─― 箱根湯本駅の新型コロナ対策は万全だと思ました。出縄駅長は51歳とお若いですね、ずっと箱根登山グループですか。
出縄 私は平塚市の出身で、叔父が小田急電鉄に勤めていて、小さいころはよく電車に乗っていろいろなところに連れて行ってくれました。それがきっかけで鉄道に興味を持ちました。強羅にスケートリンクがあった時代、実は箱根登山鉄道がやっていたのですが、そこにも連れて行ってもらいました。その時、ロマンスカーに乗せてもらってこの駅へ来た記憶が鮮明で、まさか思い出深いこの箱根湯本駅でこんな立場になるとは思いもしませんでした。以前は、先ほどお話ししたバスの会社や系列のタクシーの会社にもいました。人事、総務にも7年ほどいました。
─― 今、試運転が始まりました。ルーティーンでしなければいけないことが多いと思いますが。
出縄 鉄道乗務員が7か月間乗務していませんでしたから、いろんな感覚を取り戻すことが重要です。止まっていますと、法令上何キロ以上運転しなければいけないという決まりがありますので、それを今必死でやっているところです。一日10何往復する時もあります。

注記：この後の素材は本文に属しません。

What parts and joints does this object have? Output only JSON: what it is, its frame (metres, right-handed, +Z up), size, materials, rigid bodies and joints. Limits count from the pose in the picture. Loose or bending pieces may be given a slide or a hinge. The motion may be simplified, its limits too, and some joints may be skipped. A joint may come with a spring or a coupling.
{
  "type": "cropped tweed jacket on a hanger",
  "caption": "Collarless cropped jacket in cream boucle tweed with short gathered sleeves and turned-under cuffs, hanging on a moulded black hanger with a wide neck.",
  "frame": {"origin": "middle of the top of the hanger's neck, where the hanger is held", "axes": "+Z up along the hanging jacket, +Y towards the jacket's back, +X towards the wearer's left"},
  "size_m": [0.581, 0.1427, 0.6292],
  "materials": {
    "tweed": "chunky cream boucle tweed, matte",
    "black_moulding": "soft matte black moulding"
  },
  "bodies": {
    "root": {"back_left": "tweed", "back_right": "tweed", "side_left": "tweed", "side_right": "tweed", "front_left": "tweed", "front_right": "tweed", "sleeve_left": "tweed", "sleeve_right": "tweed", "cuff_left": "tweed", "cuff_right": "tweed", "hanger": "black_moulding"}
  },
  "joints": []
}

─― 万全の体制でお客様を迎えなければいけませんね。
出繩 箱根湯本では、向かいのお土産屋さんもまだオープンしていません。入社以来ゴールデンウイークはいつも人がいっぱいで、駅前のバス停にも人が溢れかえっている状態ですが、こんなに閑散としているのは初めてです。台風一過後、バスでの代替輸送が始まり、徐々にお客様も大勢いらっしゃって、連日バス待ちの長蛇の列が出来、その対応に追われる毎日でした。被災する前は、同業他社の方が平日箱根にいらっしゃると、決まって「平日なのにこんなに人がいるんだ」とよく驚かれました。非常にありがたいことです。
─― バス、鉄道は公共機関なので、皆さんの意識は高く、社会的な責任を果たす大事なお仕事ですね。
出縄 全職員が同じ気持ちで仕事に向かっていることを、大切に思っています。